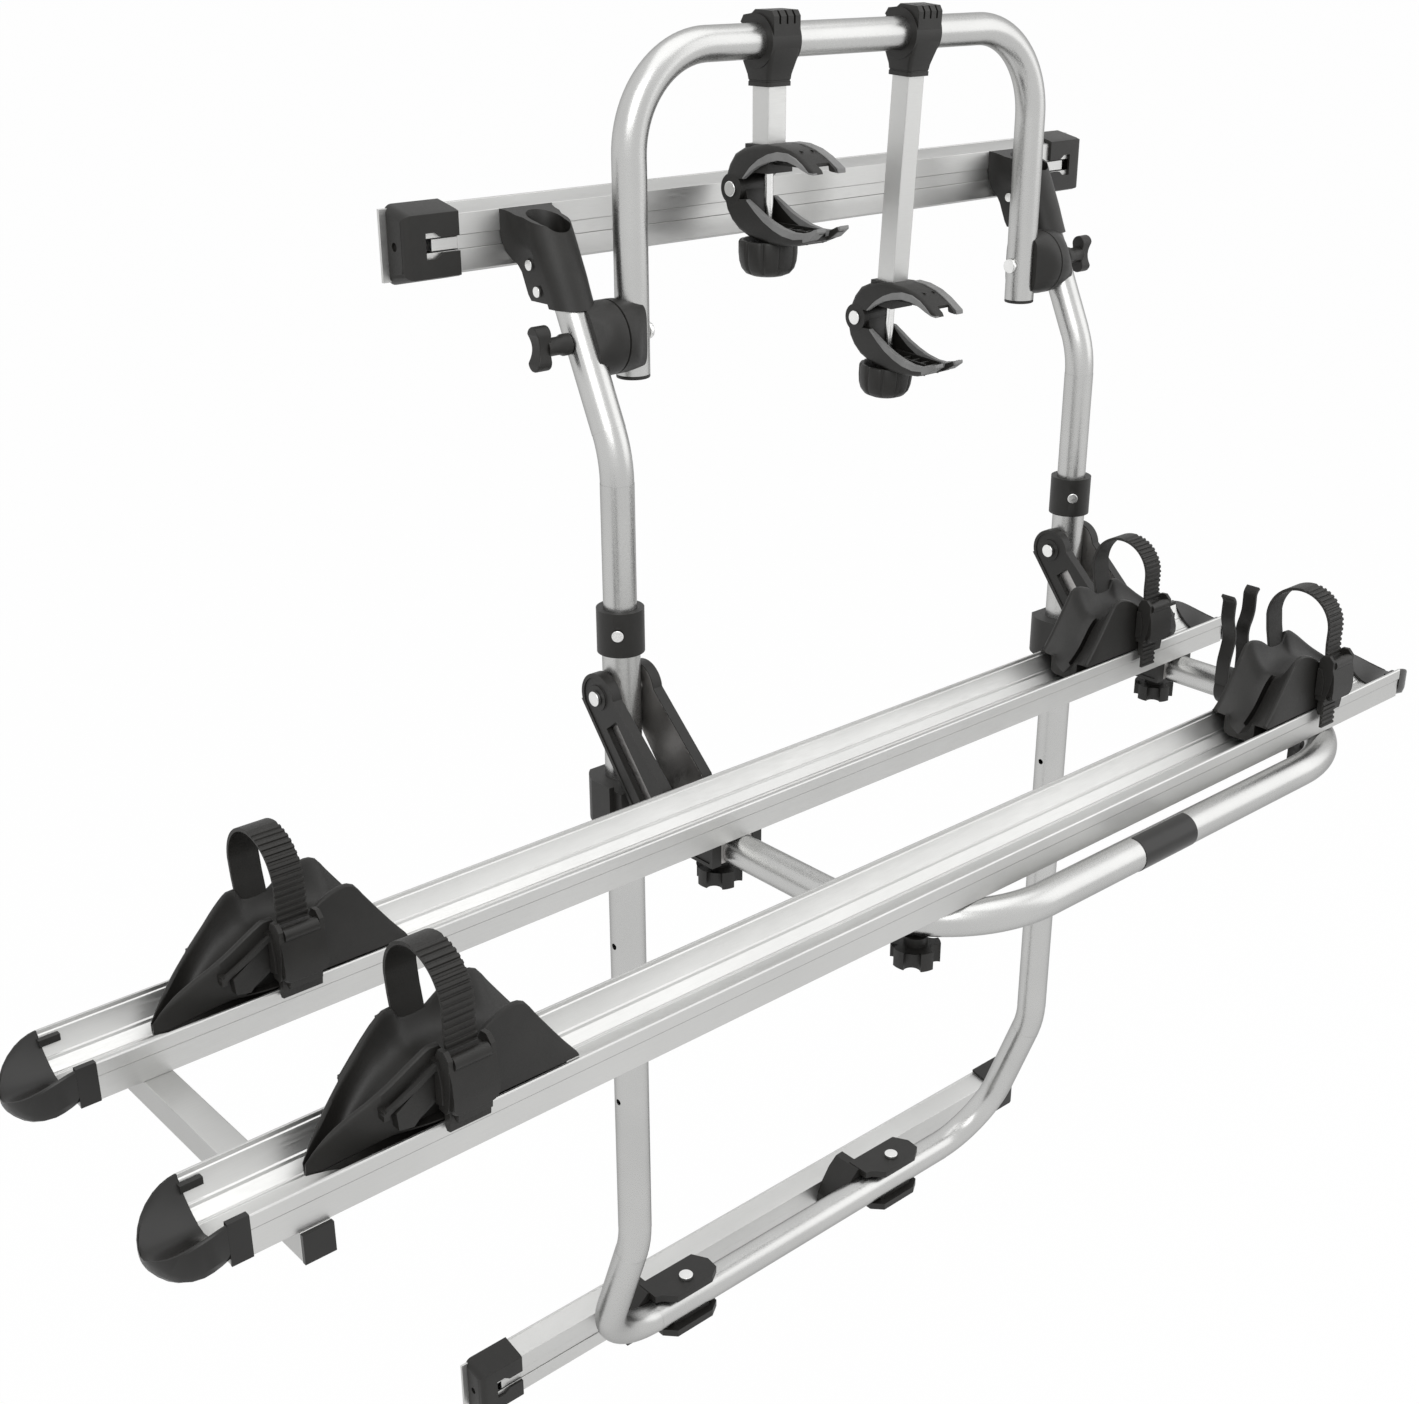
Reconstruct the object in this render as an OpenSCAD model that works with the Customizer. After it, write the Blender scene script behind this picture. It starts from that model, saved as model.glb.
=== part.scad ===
// Rear-wall bike rack for a motorhome: two wheel rails on a folding platform,
// a two-part tube frame between two wall rails, and an arm loop with two clamp arms.
// Millimetres. +X along the wall to the right, +Y into the wall, +Z up.
// Origin: middle of the back face of the lower wall rail.

/* [Wall rails] */
// Length of each wall rail
wall_rail_len = 830; // [700:1:1000]
// Height of a wall rail at the wall
wall_rail_h = 56; // [50:0.5:64]
// Height of its front face
wall_rail_face_h = 44; // [38:0.5:48]
// Depth from the wall to the front face
wall_rail_depth = 25; // [22:0.5:32]
// Wall thickness of the rail profile
wall_rail_t = 2.5; // [2:0.1:3.5]
// Height of the open slot in the front face
slot_h = 11; // [9:0.1:14]
// Height between the two rails, centre to centre
wall_rail_gap = 1132; // [1090:1:1180]
// Length of the plastic end caps of the wall rails
wall_cap_len = 50; // [35:1:70]
// Wall thickness of those caps
wall_cap_t = 3; // [2:0.1:4]
// Length of bare rail past a cap
wall_cap_inset = 6; // [3:0.5:10]

/* [Tube frame] */
// Distance between the two uprights
upright_gap = 586; // [520:1:640]
// Distance from the wall to the uprights
stand_off = 134; // [120:1:150]
// Outer diameter of the lower tube
lower_tube_d = 32; // [30:0.1:36]
// Wall thickness of the lower tube
lower_tube_t = 1.9; // [1.2:0.1:2.5]
// Radial play between the telescoping tubes
tube_play = 0.1; // [0.05:0.01:0.3]
// Wall thickness of the upper tubes
upper_tube_t = 2; // [1.2:0.1:3]
// Height of the open top of the lower tube
lower_tube_top = 822; // [800:1:840]
// Height where the lower tube starts to bend to the wall
lower_bend_z = 218; // [190:1:260]
// Angle of the bent foot of the lower tube
foot_angle = 20; // [15:0.5:25]
// Bend radius of both uprights
bend_r = 100; // [70:1:120]
// Corner radius of the bottom run
corner_r = 75; // [55:1:95]
// Height of the bottom run above the middle of the lower rail
run_rise = 21.5; // [18:0.5:26]
// Height of the lower end of the upper tubes
upper_tube_low = 640; // [600:1:690]
// Height where the upper tubes start to lean to the wall
upper_bend_z = 948; // [930:1:970]
// Angle of lean of the upper tubes
lean_angle = 25; // [22:0.5:27]
// Height of the tube collars
collar_h = 38; // [30:1:46]
// Wall thickness of the collars
collar_t = 4; // [3:0.1:5]

/* [Arm loop] */
// Outer diameter of the loop tube
loop_d = 28; // [25:0.1:30]
// Wall thickness of the loop tube
loop_t = 2; // [1.2:0.1:3]
// Distance from an upright's middle to that of the loop's leg beside it
swivel_offset = 51; // [48:0.5:54]
// Height of the swivel axis above the lower rail
swivel_z = 1056; // [1045:1:1070]
// Height of the loop's bar above the swivel axis
loop_rise = 217; // [190:1:240]
// Length of the legs below the swivel axis
loop_drop = 33; // [31:0.5:40]
// Corner radius of the loop
loop_corner_r = 80; // [60:1:100]
// Diameter of the swivel discs
swivel_d = 60; // [50:0.5:62]
// Gap between two swivel halves
swivel_seam = 0.4; // [0.3:0.05:0.8]
// Diameter of the swivel bolt
swivel_bolt_d = 8; // [6:0.5:9]

/* [Clamp arms] */
// Place of the short arm along the bar
short_arm_x = -93; // [-110:1:-60]
// Place of the long arm along the bar
long_arm_x = 75; // [50:1:110]
// Depth of the short arm's jaw pivot below the bar
short_arm_drop = 118; // [112:1:140]
// Depth of the long arm's jaw pivot below the bar
long_arm_drop = 252; // [235:1:265]
// Tilt of the long arm towards the wall
long_arm_tilt = 3.3; // [0:0.1:5]
// Side of the square arm tube
arm_tube_w = 20; // [18:0.5:22]
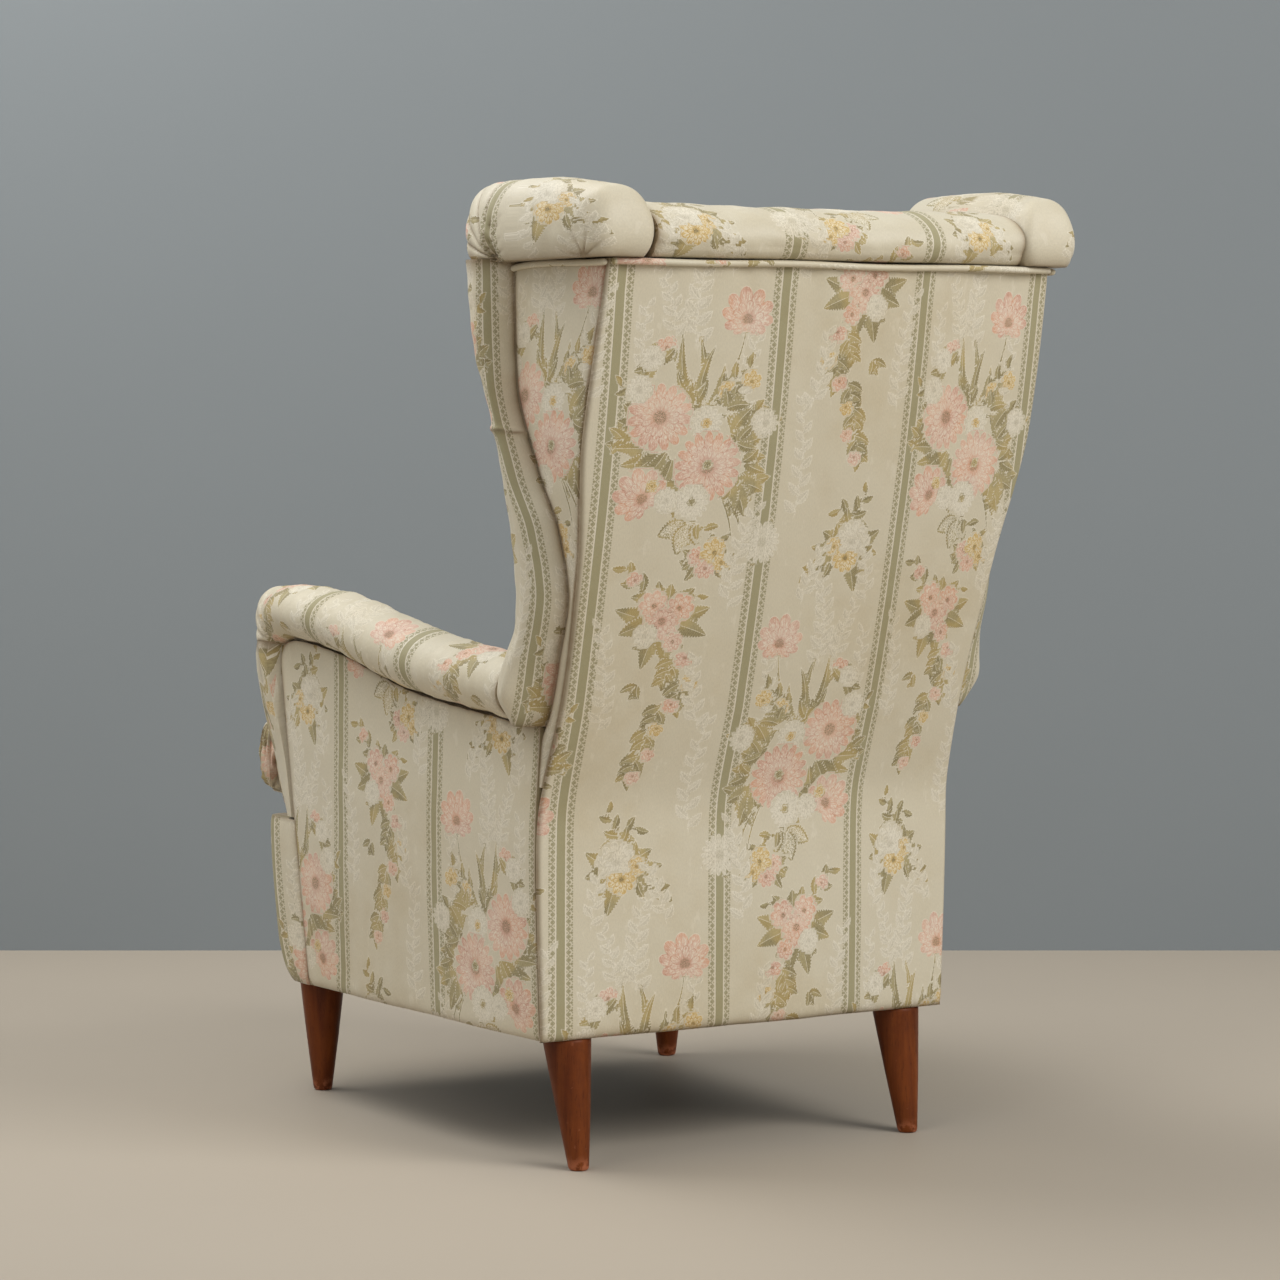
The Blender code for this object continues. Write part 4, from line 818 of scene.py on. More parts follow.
    rings = [stacked(sign * x, y, z)]
    spine_x = x[-1, :n_seen].min() / 2 + x[-1, :n_seen].max() / 2
    half_x = (x[-1].max() - x[-1].min()) / 2
    spine_z = np.clip(z[-1], z[-1].min() + half_x, z[-1].max() - half_x)
    for share, bulge in ((0.75, 0.0012), (0.5, 0.0020), (0.25, 0.0026), (0.02, 0.0028)):
        fx, fz = spine_x + (x[-1] - spine_x) * share, spine_z + (z[-1] - spine_z) * share
        rings.append(stacked(sign * fx, y[-1] - bulge, fz)[None])
    points = np.concatenate(rings)
    column = 1 + (points[..., 1] - SIDE_STRIPE_Y + 0.02) / SIDE_PITCH
    closing = np.column_stack((q, shrink))[len(q_body) - 1:]
    front = np.concatenate((np.zeros(len(q_body)), along(closing)[1:]))
    column[:len(q)] -= (front[:, None] * 0.6) / SIDE_PITCH
    v = np.concatenate((girth, np.repeat(girth[-1:], 4, axis=0)))
    v[:, n_seen:] = points[:, n_seen:, 2] - 0.487
    column[:, n_seen:] = -0.45 - (points[:, n_seen:, 1] + 0.64) * 5.0
    cloth = stacked(column * STRIPE_PITCH, v + 0.487 - SIDE_START_Z + REPEAT + 0.17)
    shade_and_grime = np.concatenate((shade_and_grime, np.repeat(shade_and_grime[-1:], 4, axis=0)))
    name = side_name(sign)
    made = solid(f"arm_roll_{name}", points, cloth_look, cloth, shade_and_grime)
    return stand_for(made, "brocade", f"arm_pad_{name}", fill=0.7)


# Wings

def make_wing_pad(sizes, cloth_look, sign):
    """Wing below its crown: C-shaped plan sections, half an ellipse at the front, around the wing's board."""
    step = step_for(sizes, sign, 1.1)
    n_return, n_arc, n_face, n_back = int(0.10 / step), int(0.12 / step), int(0.16 / step), 12
    z = steps(WING_FOOT_Z, BACK_TOP_Z + 0.004, step)[:, None]
    rear = pad_rear(z)
    front = smooth(WING_FRONT_Y, z)
    outer = smooth(WING_OUT_X, z)
    depth = np.minimum(WING_ROLL_BULGE, rear - front - 0.003)
    inside = inner_x(front + depth, z) + 0.002
    middle, half = (outer + inside) / 2, (outer - inside) / 2
    turn = np.radians(np.linspace(0, 180, n_arc))
    x_arc, y_arc = middle + half * np.cos(turn), front + depth - depth * np.sin(turn)
    seam_y = np.minimum(smooth(WING_SEAM_Y, z), back_y(z) - BACK_COVER - 0.005) - GAP
    seam_x = smooth(WING_SEAM_X, z) + 0.0015
    t = np.linspace(0, 1, n_return, endpoint=False)
    start_y = np.maximum(front + depth, front + 0.004)
    y_arc = np.minimum(y_arc, seam_y - 0.004)
    bow = 0.010 * np.sin(math.pi * t)
    x_ret = seam_x + (outer - seam_x) * np.sin(t * math.pi / 2) ** 0.8 + bow * 0.3
    y_ret = seam_y + (np.minimum(start_y, seam_y - 0.004) - seam_y) * t
    u = np.linspace(0, 1, n_face + 1)[1:]
    y_face = y_arc[:, -1:] + (rear - y_arc[:, -1:]) * u
    x_face = inner_x(y_face, z) + 0.002 * (1 - u)
    b = np.linspace(0, 1, n_back)
    board = np.minimum(front + 0.028, rear - 0.004)
    x_in, x_out = frame_x(rear, z) - FRAME_T - GAP, frame_x(seam_y, z) + GAP
    x_back = np.where(b < 0.4, x_in, np.where(b < 0.6, x_in + (x_out - x_in) * (b - 0.4) / 0.2, x_out))
    y_in, y_out = rear + (board - rear) * b / 0.4, board + (seam_y - board) * (b - 0.6) / 0.4
    y_back = np.where(b < 0.4, y_in, np.where(b < 0.6, board, y_out))
    x = np.concatenate((x_ret, x_arc, x_face, x_back), axis=1)
    y = np.concatenate((y_ret, y_arc, y_face, y_back), axis=1)

    girth = girth_of(x, y)
    n_seen = n_return + n_arc + n_face
    nx, ny = np.gradient(y[:, :n_seen], axis=1), -np.gradient(x[:, :n_seen], axis=1)
    size = np.hypot(nx, ny) + 1e-9
    crease = z - WING_CREASE_Z - 0.10 * girth
    folded = girth < WING_CREASE_LENGTH
    wave = undulation(girth[:, :n_seen] * 0.6, z, 41, 0.10) * 0.0014 * np.clip(girth[:, :n_seen] / 0.01, 0, 1)
    swell = wave - (0.0030 * bell(crease, 0.0035) * folded)[:, :n_seen]
    x[:, :n_seen] += nx / size * swell
    y[:, :n_seen] += ny / size * swell
    points = stacked(sign * x, y, z)
    # Painted shade with some dirt: darker at the seam, the foot, the crease and under the crown
    shade_and_grime = fade(girth, 0.005) + 0.9 * fade(z - WING_FOOT_Z, 0.005)
    shade_and_grime = shade_and_grime + bell(crease, 0.0018) * folded + 0.8 * fade(BACK_TOP_Z - z, 0.008)
    column = 0.17 - girth / 0.165
    cloth = stacked(column * STRIPE_PITCH, z - WING_START_Z + 0.30)
    name = side_name(sign)
    made = solid(f"wing_{name}", points, cloth_look, cloth, shade_and_grime)
    return stand_for(made, "brocade", f"wing_pad_{name}", fill=0.7)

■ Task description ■
Write out word for word only the lines from the start of the entries down to the line with "lower wall rail.", please, including both ends.

■ Response for this exercise ■
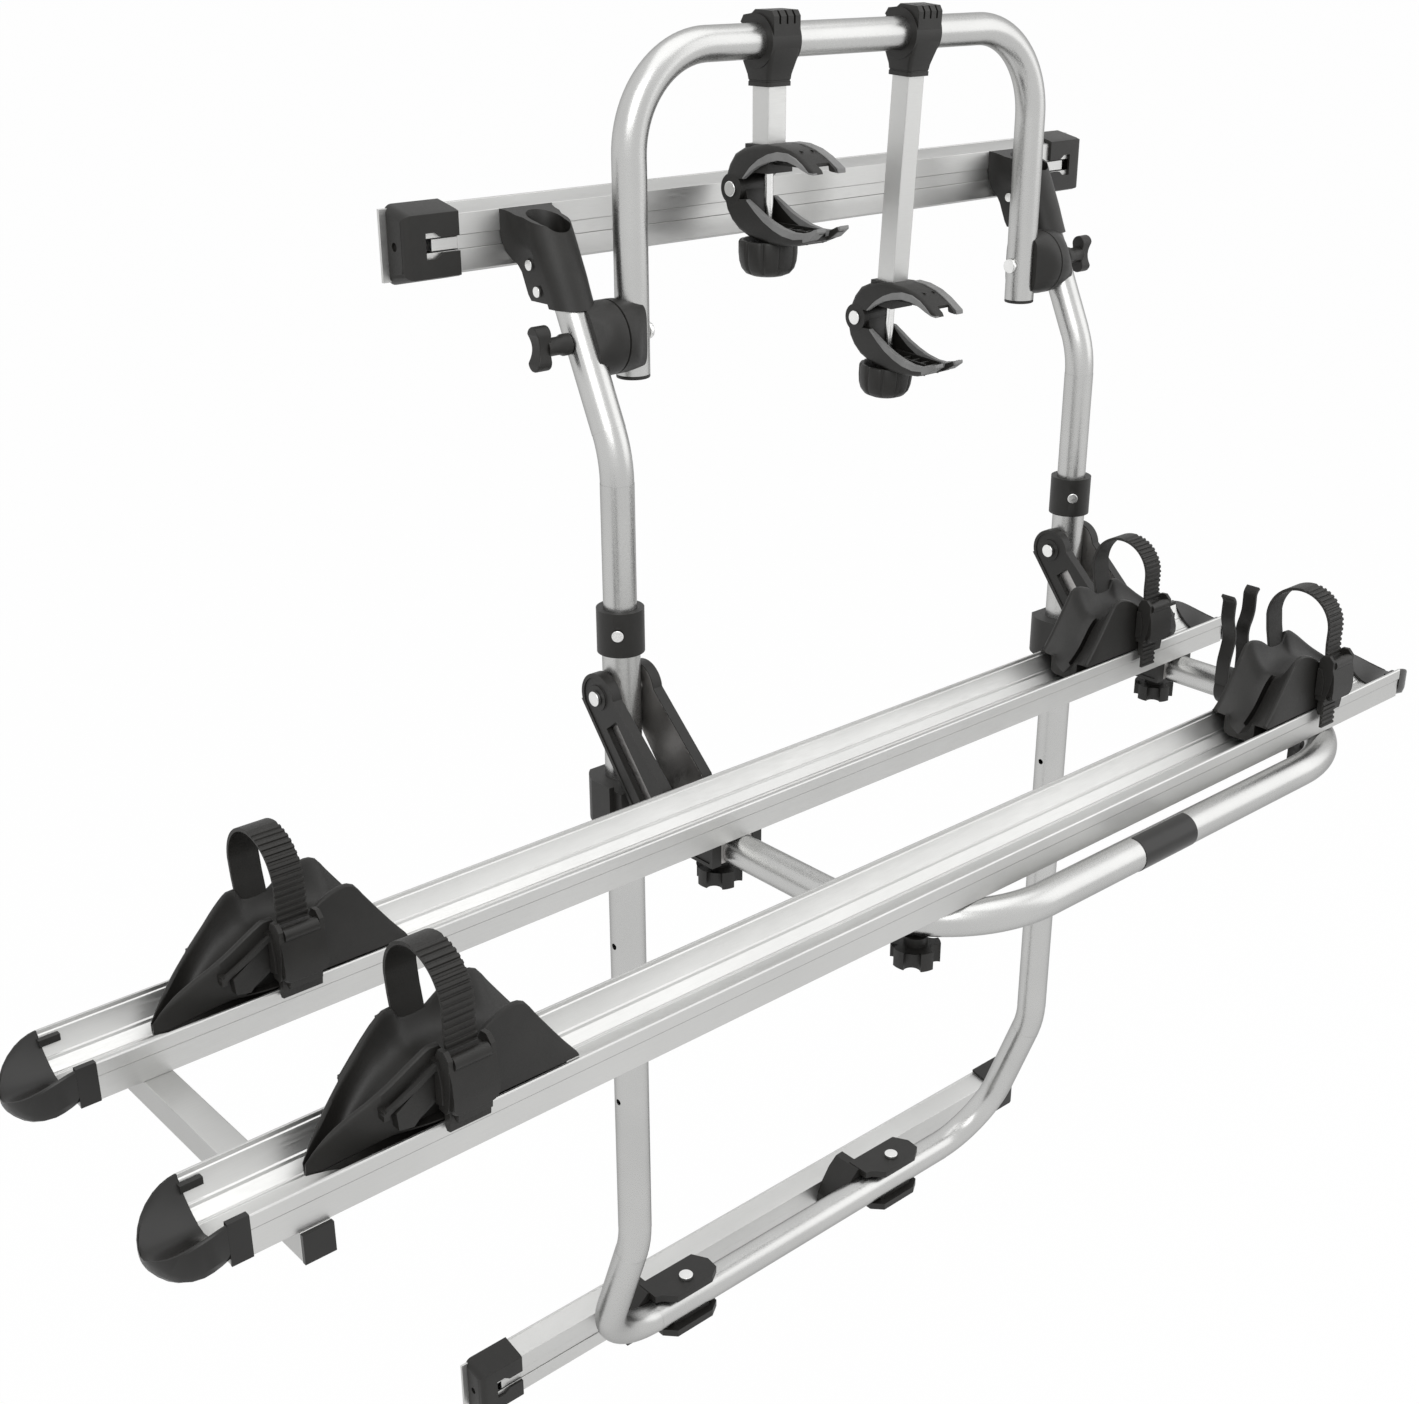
Reconstruct the object in this render as an OpenSCAD model that works with the Customizer. After it, write the Blender scene script behind this picture. It starts from that model, saved as model.glb.
=== part.scad ===
// Rear-wall bike rack for a motorhome: two wheel rails on a folding platform,
// a two-part tube frame between two wall rails, and an arm loop with two clamp arms.
// Millimetres. +X along the wall to the right, +Y into the wall, +Z up.
// Origin: middle of the back face of the lower wall rail.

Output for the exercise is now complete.